**Exercise requirements:** Only one portion of the data is to be written out: from the line bearing "revolve(axis=nut_axis, mode=Mode.SUBTRACT)" through the line bearing "for node in". Write it exactly as it appears.
Begin
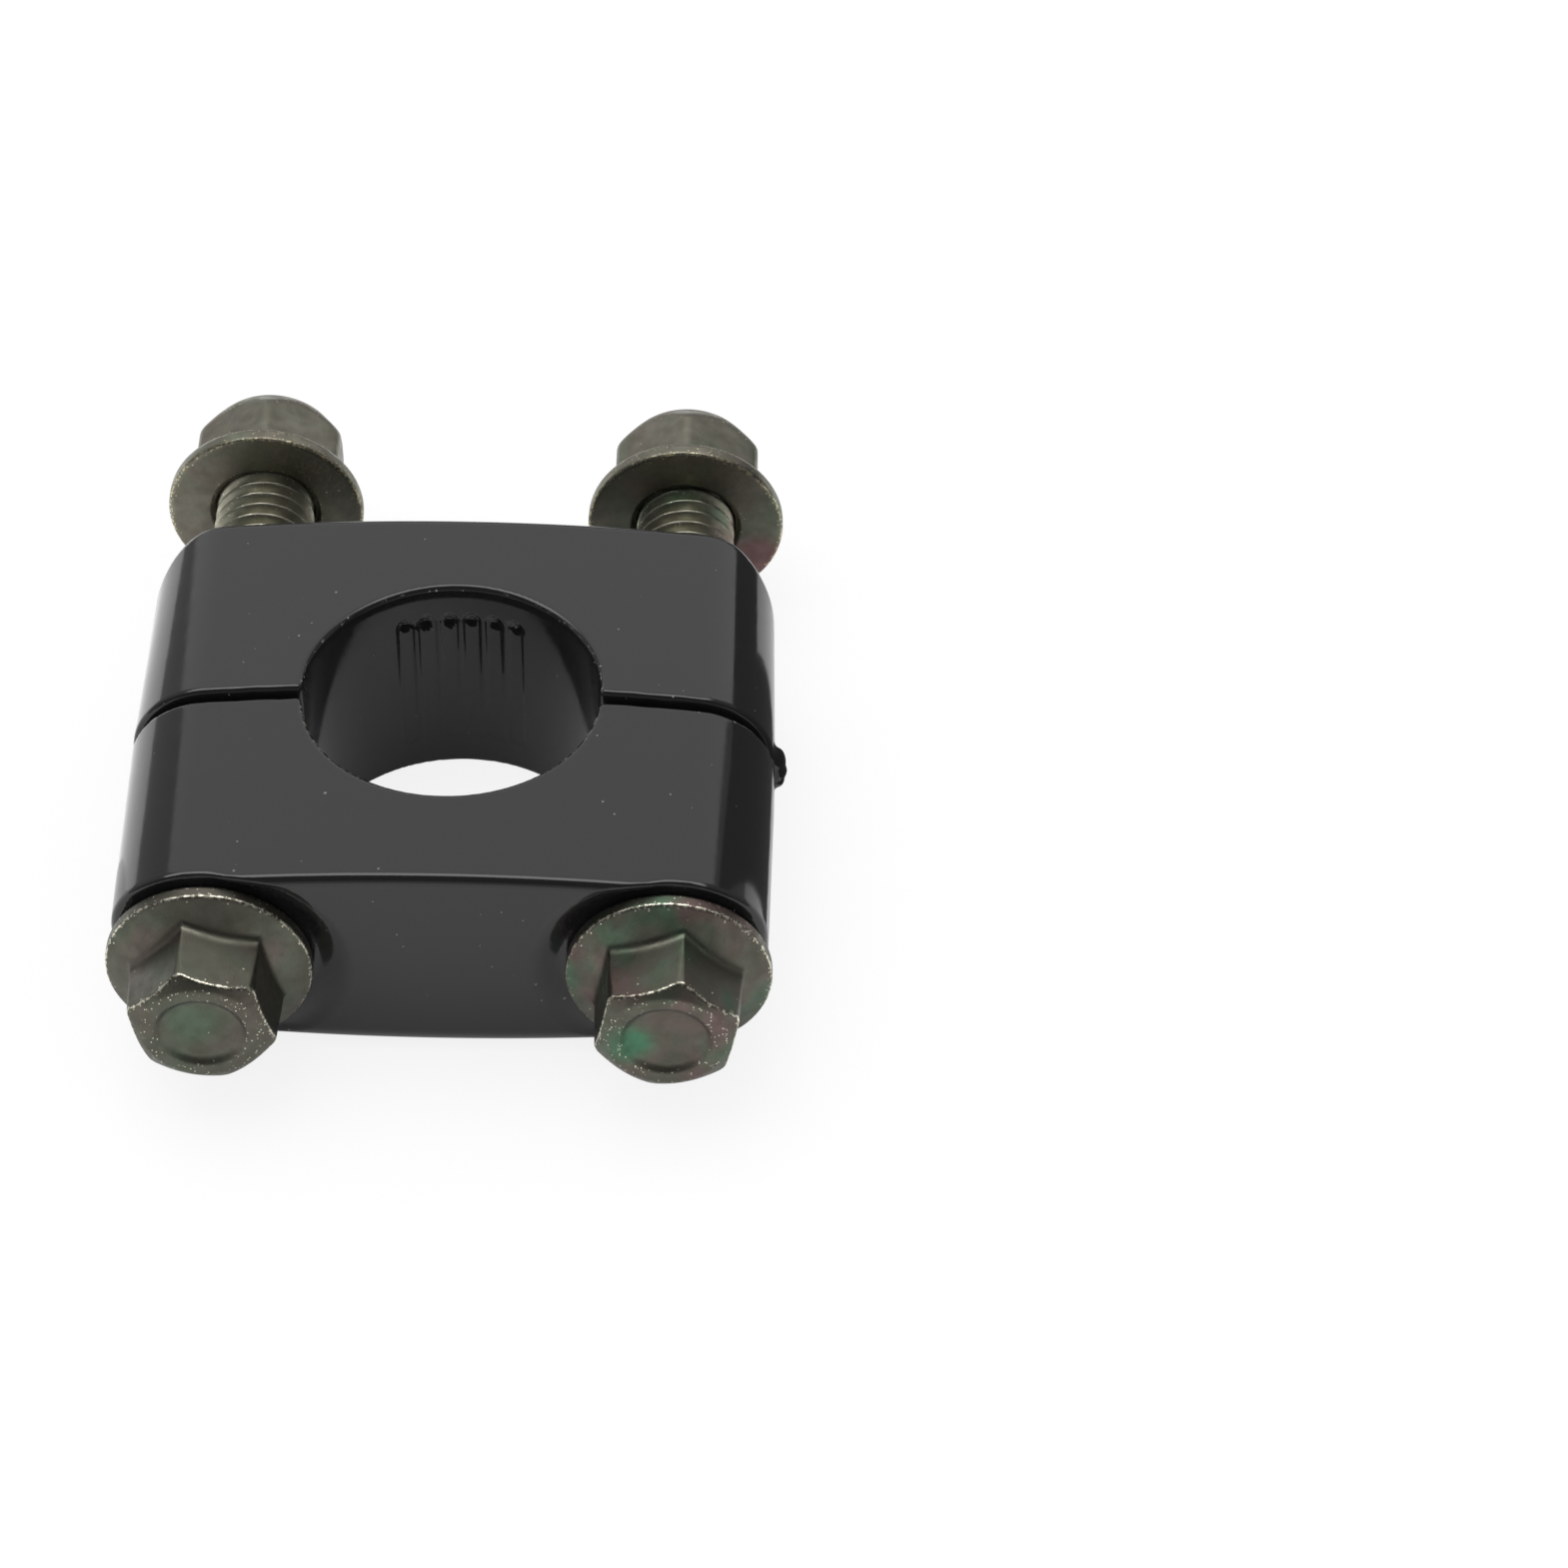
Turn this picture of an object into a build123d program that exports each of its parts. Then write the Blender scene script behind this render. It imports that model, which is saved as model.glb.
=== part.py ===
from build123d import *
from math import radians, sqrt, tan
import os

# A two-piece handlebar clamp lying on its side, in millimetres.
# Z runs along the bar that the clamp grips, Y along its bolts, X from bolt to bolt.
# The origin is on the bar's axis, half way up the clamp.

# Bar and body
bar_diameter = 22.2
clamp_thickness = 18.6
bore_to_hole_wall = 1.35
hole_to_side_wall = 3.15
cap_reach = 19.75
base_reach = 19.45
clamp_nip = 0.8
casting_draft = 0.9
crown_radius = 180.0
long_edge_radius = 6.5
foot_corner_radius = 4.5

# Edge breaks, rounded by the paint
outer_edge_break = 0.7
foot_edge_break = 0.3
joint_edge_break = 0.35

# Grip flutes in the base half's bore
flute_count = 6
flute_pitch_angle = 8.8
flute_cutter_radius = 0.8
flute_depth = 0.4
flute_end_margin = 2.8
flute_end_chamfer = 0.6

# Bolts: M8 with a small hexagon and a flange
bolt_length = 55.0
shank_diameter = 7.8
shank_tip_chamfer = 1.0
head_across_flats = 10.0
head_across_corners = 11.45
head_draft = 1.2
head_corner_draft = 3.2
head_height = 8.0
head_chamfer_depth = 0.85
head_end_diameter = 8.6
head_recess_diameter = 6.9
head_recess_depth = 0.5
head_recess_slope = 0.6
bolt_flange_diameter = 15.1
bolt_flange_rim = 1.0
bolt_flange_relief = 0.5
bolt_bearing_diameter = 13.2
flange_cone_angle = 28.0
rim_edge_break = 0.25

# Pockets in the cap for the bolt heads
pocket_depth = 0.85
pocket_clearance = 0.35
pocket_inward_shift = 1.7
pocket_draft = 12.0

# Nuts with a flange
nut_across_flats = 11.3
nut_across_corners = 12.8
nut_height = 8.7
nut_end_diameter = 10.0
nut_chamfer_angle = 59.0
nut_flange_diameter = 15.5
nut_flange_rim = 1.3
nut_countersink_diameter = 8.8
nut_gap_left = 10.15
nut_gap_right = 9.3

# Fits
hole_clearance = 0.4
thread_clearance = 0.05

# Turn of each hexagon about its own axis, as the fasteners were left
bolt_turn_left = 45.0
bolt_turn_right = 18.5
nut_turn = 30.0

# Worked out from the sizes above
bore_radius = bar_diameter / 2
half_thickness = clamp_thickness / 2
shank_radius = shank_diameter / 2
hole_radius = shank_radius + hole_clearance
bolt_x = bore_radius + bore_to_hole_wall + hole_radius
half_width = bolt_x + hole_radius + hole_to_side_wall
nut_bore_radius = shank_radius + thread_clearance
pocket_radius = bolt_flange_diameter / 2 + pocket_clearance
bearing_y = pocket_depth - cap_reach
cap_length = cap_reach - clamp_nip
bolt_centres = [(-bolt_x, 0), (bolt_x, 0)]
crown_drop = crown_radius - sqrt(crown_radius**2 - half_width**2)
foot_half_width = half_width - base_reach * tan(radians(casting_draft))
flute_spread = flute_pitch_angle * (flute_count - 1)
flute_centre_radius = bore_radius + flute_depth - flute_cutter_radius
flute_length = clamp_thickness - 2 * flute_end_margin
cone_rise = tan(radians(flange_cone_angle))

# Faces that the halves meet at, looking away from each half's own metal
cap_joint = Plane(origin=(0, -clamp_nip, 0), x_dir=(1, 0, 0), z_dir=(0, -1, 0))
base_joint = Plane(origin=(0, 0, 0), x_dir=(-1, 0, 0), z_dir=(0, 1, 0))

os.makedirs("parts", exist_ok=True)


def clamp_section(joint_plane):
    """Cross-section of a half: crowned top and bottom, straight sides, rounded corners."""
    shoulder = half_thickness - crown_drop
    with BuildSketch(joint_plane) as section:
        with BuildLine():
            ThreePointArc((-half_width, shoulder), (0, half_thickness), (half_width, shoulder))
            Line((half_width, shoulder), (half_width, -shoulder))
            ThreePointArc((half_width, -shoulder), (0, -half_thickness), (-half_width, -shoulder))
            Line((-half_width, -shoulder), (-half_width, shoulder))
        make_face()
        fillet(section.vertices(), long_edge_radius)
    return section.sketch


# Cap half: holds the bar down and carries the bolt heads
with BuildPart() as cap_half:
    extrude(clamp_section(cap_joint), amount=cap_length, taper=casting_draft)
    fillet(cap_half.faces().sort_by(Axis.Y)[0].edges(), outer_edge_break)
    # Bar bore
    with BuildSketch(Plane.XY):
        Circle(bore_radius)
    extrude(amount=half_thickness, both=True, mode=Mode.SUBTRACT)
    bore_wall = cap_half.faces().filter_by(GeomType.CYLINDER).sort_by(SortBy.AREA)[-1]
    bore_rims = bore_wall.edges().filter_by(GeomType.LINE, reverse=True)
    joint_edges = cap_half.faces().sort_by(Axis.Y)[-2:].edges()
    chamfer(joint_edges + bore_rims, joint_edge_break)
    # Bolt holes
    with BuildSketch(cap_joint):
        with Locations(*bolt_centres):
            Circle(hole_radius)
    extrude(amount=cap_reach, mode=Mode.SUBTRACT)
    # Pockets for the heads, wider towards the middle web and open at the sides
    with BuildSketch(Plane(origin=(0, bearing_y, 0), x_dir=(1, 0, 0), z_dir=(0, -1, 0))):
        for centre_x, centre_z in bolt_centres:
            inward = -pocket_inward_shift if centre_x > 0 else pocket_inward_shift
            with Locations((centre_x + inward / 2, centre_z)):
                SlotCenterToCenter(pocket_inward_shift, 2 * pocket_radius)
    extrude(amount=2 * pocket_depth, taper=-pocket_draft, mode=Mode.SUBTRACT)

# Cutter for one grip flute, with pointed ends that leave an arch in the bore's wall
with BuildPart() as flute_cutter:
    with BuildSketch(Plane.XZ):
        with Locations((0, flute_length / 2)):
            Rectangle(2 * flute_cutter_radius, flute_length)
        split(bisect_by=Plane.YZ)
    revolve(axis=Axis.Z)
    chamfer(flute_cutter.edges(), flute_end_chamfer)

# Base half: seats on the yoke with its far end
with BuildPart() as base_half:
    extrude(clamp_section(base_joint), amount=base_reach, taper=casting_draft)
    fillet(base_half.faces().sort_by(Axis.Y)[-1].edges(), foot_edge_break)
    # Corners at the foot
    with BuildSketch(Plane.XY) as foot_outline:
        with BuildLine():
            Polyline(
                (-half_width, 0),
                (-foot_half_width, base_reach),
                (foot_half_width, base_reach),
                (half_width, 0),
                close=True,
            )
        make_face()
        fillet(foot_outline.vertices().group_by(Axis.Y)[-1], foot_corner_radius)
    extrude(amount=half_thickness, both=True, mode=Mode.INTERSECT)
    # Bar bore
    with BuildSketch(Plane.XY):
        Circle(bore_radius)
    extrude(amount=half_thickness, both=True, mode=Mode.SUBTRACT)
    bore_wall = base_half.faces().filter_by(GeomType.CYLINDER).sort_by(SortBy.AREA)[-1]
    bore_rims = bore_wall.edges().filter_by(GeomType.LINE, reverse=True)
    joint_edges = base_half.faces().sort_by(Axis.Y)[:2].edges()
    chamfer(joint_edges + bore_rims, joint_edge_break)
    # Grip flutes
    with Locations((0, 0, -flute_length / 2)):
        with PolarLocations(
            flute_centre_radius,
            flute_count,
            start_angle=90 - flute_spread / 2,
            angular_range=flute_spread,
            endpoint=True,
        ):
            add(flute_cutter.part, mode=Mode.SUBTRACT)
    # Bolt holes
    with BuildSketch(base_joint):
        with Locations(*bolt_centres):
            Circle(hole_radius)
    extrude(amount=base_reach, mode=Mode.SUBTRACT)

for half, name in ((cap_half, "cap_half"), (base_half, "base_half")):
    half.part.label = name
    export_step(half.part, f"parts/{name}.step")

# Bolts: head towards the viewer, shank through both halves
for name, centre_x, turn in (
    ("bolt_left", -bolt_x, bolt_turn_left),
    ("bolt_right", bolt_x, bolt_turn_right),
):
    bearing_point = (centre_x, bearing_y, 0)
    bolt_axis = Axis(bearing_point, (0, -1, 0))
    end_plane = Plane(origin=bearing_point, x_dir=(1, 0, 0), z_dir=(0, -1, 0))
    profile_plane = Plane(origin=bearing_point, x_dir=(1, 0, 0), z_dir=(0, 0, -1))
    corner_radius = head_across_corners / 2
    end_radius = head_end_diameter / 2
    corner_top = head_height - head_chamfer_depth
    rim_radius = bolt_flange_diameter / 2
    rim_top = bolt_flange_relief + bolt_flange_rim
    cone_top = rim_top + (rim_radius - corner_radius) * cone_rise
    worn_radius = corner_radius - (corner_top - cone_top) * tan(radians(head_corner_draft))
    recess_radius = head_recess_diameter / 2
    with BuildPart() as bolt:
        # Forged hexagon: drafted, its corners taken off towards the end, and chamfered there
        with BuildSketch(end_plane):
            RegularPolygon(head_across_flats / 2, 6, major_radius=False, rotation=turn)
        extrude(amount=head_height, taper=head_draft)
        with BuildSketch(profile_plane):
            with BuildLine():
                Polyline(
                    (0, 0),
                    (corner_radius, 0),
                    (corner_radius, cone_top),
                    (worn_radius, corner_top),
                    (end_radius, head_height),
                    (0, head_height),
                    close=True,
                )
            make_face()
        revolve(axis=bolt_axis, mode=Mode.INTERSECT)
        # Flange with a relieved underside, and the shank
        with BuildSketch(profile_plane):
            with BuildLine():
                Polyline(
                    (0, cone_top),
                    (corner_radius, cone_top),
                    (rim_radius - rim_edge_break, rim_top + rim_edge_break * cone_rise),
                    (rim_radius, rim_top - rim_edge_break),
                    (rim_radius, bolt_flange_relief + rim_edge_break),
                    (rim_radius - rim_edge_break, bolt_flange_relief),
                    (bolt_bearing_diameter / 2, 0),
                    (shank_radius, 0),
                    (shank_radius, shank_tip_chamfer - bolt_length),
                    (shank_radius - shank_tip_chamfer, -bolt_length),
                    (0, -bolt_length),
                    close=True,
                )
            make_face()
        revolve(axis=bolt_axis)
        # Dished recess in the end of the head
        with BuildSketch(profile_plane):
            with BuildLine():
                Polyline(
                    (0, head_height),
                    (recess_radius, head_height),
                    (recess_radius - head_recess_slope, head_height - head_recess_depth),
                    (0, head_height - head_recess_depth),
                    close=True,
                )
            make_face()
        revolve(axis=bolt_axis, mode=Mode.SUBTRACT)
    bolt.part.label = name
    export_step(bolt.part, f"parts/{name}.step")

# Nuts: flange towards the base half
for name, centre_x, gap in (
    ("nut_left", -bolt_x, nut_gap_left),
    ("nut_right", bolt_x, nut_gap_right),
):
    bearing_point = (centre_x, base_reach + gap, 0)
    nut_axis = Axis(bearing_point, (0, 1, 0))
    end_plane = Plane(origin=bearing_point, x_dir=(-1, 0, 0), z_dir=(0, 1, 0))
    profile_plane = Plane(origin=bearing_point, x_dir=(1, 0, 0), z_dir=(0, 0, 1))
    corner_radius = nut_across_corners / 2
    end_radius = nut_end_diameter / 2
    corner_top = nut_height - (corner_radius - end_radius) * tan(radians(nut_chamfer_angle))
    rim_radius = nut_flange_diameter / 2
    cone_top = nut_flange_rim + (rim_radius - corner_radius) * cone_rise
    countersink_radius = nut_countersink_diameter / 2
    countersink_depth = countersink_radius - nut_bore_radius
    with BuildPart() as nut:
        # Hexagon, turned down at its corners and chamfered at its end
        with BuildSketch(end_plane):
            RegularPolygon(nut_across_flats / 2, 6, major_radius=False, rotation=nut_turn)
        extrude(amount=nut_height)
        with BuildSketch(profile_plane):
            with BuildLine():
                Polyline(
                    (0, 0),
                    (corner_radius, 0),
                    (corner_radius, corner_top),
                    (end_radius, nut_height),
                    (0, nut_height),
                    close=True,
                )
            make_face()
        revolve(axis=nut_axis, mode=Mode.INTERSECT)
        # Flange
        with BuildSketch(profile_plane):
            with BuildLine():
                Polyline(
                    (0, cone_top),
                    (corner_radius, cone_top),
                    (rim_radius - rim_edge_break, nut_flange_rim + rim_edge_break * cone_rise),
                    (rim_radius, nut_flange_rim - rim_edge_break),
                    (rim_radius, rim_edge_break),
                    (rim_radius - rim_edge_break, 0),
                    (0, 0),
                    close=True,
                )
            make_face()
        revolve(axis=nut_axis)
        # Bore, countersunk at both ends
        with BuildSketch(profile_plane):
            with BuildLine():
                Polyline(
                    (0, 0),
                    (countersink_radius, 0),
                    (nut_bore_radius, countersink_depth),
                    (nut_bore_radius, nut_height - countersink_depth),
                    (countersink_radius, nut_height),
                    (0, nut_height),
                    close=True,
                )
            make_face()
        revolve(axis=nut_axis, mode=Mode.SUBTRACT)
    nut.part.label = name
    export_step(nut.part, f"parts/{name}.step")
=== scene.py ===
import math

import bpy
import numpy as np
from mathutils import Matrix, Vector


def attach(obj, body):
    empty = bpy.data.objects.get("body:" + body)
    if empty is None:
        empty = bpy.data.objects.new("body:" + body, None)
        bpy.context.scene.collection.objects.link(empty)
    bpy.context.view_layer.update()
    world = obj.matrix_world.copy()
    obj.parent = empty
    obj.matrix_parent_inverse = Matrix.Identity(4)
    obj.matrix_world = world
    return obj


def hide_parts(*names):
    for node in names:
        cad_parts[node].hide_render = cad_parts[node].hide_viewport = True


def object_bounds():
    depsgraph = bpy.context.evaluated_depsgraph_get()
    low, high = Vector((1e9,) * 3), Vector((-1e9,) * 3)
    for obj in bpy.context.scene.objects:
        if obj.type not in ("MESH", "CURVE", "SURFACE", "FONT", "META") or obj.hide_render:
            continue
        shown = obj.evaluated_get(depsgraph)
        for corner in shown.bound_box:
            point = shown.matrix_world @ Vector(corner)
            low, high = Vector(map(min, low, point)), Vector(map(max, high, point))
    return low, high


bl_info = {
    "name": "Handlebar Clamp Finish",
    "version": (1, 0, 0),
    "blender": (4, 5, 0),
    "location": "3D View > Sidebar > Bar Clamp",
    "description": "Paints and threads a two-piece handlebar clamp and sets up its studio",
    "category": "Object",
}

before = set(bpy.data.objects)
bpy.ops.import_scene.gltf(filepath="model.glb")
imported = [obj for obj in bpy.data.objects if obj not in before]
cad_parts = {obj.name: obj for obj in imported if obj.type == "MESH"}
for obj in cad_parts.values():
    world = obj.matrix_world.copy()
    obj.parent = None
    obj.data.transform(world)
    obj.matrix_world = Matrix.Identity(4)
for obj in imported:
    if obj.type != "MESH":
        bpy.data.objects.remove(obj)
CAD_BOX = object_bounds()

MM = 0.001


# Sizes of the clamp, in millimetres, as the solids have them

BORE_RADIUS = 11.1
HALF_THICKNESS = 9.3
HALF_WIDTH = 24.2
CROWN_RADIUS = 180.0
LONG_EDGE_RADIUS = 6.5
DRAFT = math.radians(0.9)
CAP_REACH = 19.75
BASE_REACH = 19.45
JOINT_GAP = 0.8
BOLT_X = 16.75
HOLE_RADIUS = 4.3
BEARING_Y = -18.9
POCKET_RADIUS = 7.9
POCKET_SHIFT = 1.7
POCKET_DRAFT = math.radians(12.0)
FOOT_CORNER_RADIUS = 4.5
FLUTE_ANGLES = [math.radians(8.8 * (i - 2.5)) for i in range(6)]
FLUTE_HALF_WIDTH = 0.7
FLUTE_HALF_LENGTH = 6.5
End
**Full response:**
        revolve(axis=nut_axis, mode=Mode.SUBTRACT)
    nut.part.label = name
    export_step(nut.part, f"parts/{name}.step")
=== scene.py ===
import math

import bpy
import numpy as np
from mathutils import Matrix, Vector


def attach(obj, body):
    empty = bpy.data.objects.get("body:" + body)
    if empty is None:
        empty = bpy.data.objects.new("body:" + body, None)
        bpy.context.scene.collection.objects.link(empty)
    bpy.context.view_layer.update()
    world = obj.matrix_world.copy()
    obj.parent = empty
    obj.matrix_parent_inverse = Matrix.Identity(4)
    obj.matrix_world = world
    return obj


def hide_parts(*names):
    for node in names:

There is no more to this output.